On 14 December, we established Camp 3 above the first icefall, at 5250 m. From here we had good views of the second icefall. Thendup did a further recce that afternoon and returned optimistic. The weather seemed to be stable finally and we had a great view all around. We felt special to be in a place where very few have reached.

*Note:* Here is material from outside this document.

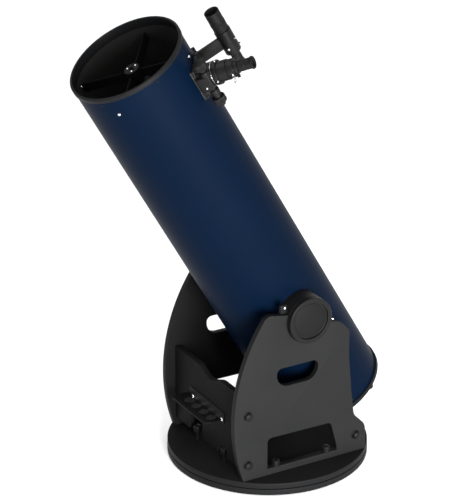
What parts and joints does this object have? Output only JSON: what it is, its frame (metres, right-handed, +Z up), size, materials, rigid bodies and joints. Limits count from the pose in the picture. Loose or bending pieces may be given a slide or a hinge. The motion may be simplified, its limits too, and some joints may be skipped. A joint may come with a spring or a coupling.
{
  "type": "dobsonian telescope",
  "caption": "Large reflecting telescope: a round tube with side focuser and finder, tilting in a rocker box of flat boards that turns on a round base.",
  "frame": {"origin": "on the floor under the centre of the round base", "axes": "+Z up; the tube tilts in the YZ plane and its mouth points to -Y and up; the altitude axis lies along X, with the focuser on the +X side"},
  "size_m": [0.64, 1.0243, 1.535],
  "materials": {
    "laminate": "satin",
    "rubber": "matte",
    "bearing_plastic": "satin",
    "bolt_steel": "satin",
    "black_plastic": "gloss",
    "black_steel": "satin",
    "bright_chrome": "polished",
    "tube_enamel": "satin",
    "ring_metal": "satin",
    "black_alloy": "satin",
    "mirror": "polished"
  },
  "bodies": {
    "ground": {"ground_board": "laminate", "foot_1": "rubber", "foot_2": "rubber", "foot_3": "rubber", "azimuth_bearing": "bearing_plastic", "azimuth_bolt": "bolt_steel"},
    "azimuth_nut": {"azimuth_knob": "black_plastic"},
    "rocker": {"azimuth_board": "laminate", "side_board_right": "laminate", "side_board_left": "laminate", "front_board": "laminate", "eyepiece_rack": "black_steel", "rack_screw_1": "bright_chrome", "rack_screw_2": "bright_chrome", "side_bolt_right_1": "black_plastic", "side_bolt_right_2": "black_plastic", "side_bolt_right_3": "black_plastic", "side_bolt_left_1": "black_plastic", "side_bolt_left_2": "black_plastic", "side_bolt_left_3": "black_plastic", "floor_bolt_right_1": "black_plastic", "floor_bolt_right_2": "black_plastic", "floor_bolt_left_1": "black_plastic", "floor_bolt_left_2": "black_plastic", "front_post_right": "black_plastic", "front_post_left": "black_plastic", "cradle_liner_right": "black_plastic", "cradle_liner_left": "black_plastic", "cradle_stop_right": "black_plastic", "cradle_stop_left": "black_plastic"},
    "tube": {"main_tube": "tube_enamel", "front_ring": "ring_metal", "rear_ring": "ring_metal", "mirror_cell": "black_alloy", "spider": "black_steel", "secondary_holder": "black_steel", "secondary_mirror": "mirror", "altitude_bearing_right": "black_plastic", "altitude_bearing_left": "black_plastic", "focuser_base": "black_alloy", "focuser_collar": "black_alloy", "finder_shoe": "black_alloy"},
    "mirror": {"primary_mirror": "mirror"},
    "altitude_hand_right": {"altitude_knob_right": "black_plastic"},
    "altitude_hand_left": {"altitude_knob_left": "black_plastic"},
    "collimator_1": {"collimation_knob_1": "black_plastic"},
    "collimator_2": {"collimation_knob_2": "black_plastic"},
    "collimator_3": {"collimation_knob_3": "black_plastic"},
    "drawtube": {"focuser_drawtube": "ring_metal", "eyepiece_holder": "black_alloy"},
    "holder_clamp": {"holder_screw": "bright_chrome"},
    "adapter": {"eyepiece_adapter": "black_alloy"},
    "adapter_clamp": {"eyepiece_screw": "black_alloy"},
    "ocular": {"eyepiece": "black_alloy", "eyecup": "rubber"},
    "focus_shaft": {"focus_knob": "black_alloy"},
    "fine_focus": {"fine_focus_knob": "bright_chrome"},
    "finder_mount": {"finder_bracket": "black_alloy"},
    "finder_lock": {"finder_lock_screw": "bright_chrome"},
    "finder_scope": {"finder_tube": "black_alloy"}
  },
  "joints": [
    {"name": "azimuth_turn", "type": "hinge", "parent": "ground", "child": "rocker", "pos_m": [0, 0, 0.0275], "axis": [0, 0, 1], "continuous": true},
    {"name": "azimuth_nut_turn", "type": "hinge", "parent": "ground", "child": "azimuth_nut", "pos_m": [0, 0, 0.054], "axis": [0, 0, 1], "range_deg": [-180, 180]},
    {"name": "altitude_tilt", "type": "hinge", "parent": "rocker", "child": "tube", "pos_m": [0, 0.006, 0.551], "axis": [1, 0, 0], "range_deg": [-30, 60]},
    {"name": "altitude_knob_right_turn", "type": "hinge", "parent": "tube", "child": "altitude_hand_right", "pos_m": [0.239, 0.006, 0.551], "axis": [1, 0, 0], "range_deg": [-180, 180]},
    {"name": "altitude_knob_left_turn", "type": "hinge", "parent": "tube", "child": "altitude_hand_left", "pos_m": [-0.239, 0.006, 0.551], "axis": [-1, 0, 0], "range_deg": [-180, 180]},
    {"name": "mirror_tilt", "type": "hinge", "parent": "tube", "child": "mirror", "pos_m": [0, 0.195, 0.22364], "axis": [1, 0, 0], "range_deg": [-0.8, 0.8]},
    {"name": "collimation_1_turn", "type": "hinge", "parent": "tube", "child": "collimator_1", "pos_m": [0.13943, 0.29372, 0.21366], "axis": [0, -0.5, 0.866], "range_deg": [-360, 360]},
    {"name": "collimation_2_turn", "type": "hinge", "parent": "tube", "child": "collimator_2", "pos_m": [-0.13943, 0.29372, 0.21366], "axis": [0, -0.5, 0.866], "range_deg": [-360, 360]},
    {"name": "collimation_3_turn", "type": "hinge", "parent": "tube", "child": "collimator_3", "pos_m": [0, 0.08457, 0.09291], "axis": [0, -0.5, 0.866], "range_deg": [-360, 360]},
    {"name": "focus_travel", "type": "slide", "parent": "tube", "child": "drawtube", "axis": [0.682, 0.6334, 0.3657], "range_m": [-0.02, 0.02]},
    {"name": "focus_turn", "type": "hinge", "parent": "tube", "child": "focus_shaft", "pos_m": [0.17581, -0.30761, 1.35836], "axis": [0, -0.5, 0.866], "range_deg": [-290, 290]},
    {"name": "fine_focus_turn", "type": "hinge", "parent": "focus_shaft", "child": "fine_focus", "pos_m": [0.17581, -0.26761, 1.28908], "axis": [0, -0.5, 0.866], "continuous": true},
    {"name": "adapter_slide", "type": "slide", "parent": "drawtube", "child": "adapter", "axis": [0.682, 0.6334, 0.3657], "range_m": [0, 0.015]},
    {"name": "eyepiece_slide", "type": "slide", "parent": "adapter", "child": "ocular", "axis": [0.682, 0.6334, 0.3657], "range_m": [0, 0.024]},
    {"name": "holder_clamp_turn", "type": "hinge", "parent": "drawtube", "child": "holder_clamp", "pos_m": [0.20808, -0.24243, 1.36985], "axis": [0.4798, -0.0101, -0.8773], "range_deg": [-180, 180]},
    {"name": "adapter_clamp_turn", "type": "hinge", "parent": "adapter", "child": "adapter_clamp", "pos_m": [0.21371, -0.23305, 1.38195], "axis": [0.4701, 0.0034, -0.8826], "range_deg": [-180, 180]},
    {"name": "finder_slide", "type": "slide", "parent": "tube", "child": "finder_mount", "axis": [0, -0.5, 0.866], "range_m": [0, 0.06]},
    {"name": "finder_lock_turn", "type": "hinge", "parent": "tube", "child": "finder_lock", "pos_m": [0.01037, -0.25934, 1.38161], "axis": [-0.9848, 0.1504, 0.0868], "range_deg": [-180, 180]},
    {"name": "finder_tilt", "type": "hinge", "parent": "finder_mount", "child": "finder_scope", "pos_m": [0.04949, -0.16993, 1.41706], "axis": [1, 0, 0], "range_deg": [-0.8, 0.8]}
  ],
  "couplings": [
    {"joint": "focus_turn", "follows": "focus_travel", "rad_per_m": 250}
  ]
}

15 December, Thendup Sherpa, Anindya Mukherjee and Pemba Sherpa left Camp 3 at 5.15 a.m. It took them six hours to negotiate and climb the second icefall (250 m) and 200 m of the final head wall. The headwall was climbed by a rock route avoiding the overhanging blue ice that dominates the centre of the Gap. Standing on Zemu Gap, we felt very satisfied. We could see the upper Zemu glacier to our north, the junction of Twins glacier and Zemu glacier, Sugarloaf (6459 m) and surrounding mountains. To our east and ENE we could see the Simvu massif and its northern aspects. The summit of 6812 m (one of the Simvu twins) and peak 6587 m were also distinct. To our west a steep slope with threatening seracs climbed towards peak 7038 m. To our SSE we saw peak 6350 m (located at the head of South Simvu glacier) and to our south Pandim (6691 m), Tilman’s ‘snow col’ separating Talung and Tongshyong glaciers, Guicha la (4940 m), and peak 5962 m were noted. We took photographs and started to retrace our steps down. After many short pitches of down climbing and five abseils on rock and ice we were at the bottom of the second icefall and in relative safe zone. Next day, 16 December, we trekked down to our base. It took us three days to retrace our steps through the gorge and reach 6th Mile village and Mangan.
Team: Thendup Sherpa, Anindya Mukherjee, Pemba Sherpa, Phurtemba Sherpa, Gyalzen Sherpa.
First ‘documented’ ascent of Zemu Gap from the south achieved by an Indian team in December 2011.
This expedition won the first ‘Jagdish Nanavati Award for Excellence in Mountaineering’ in 2013 instituted by the Himalayan Club. (Ed.)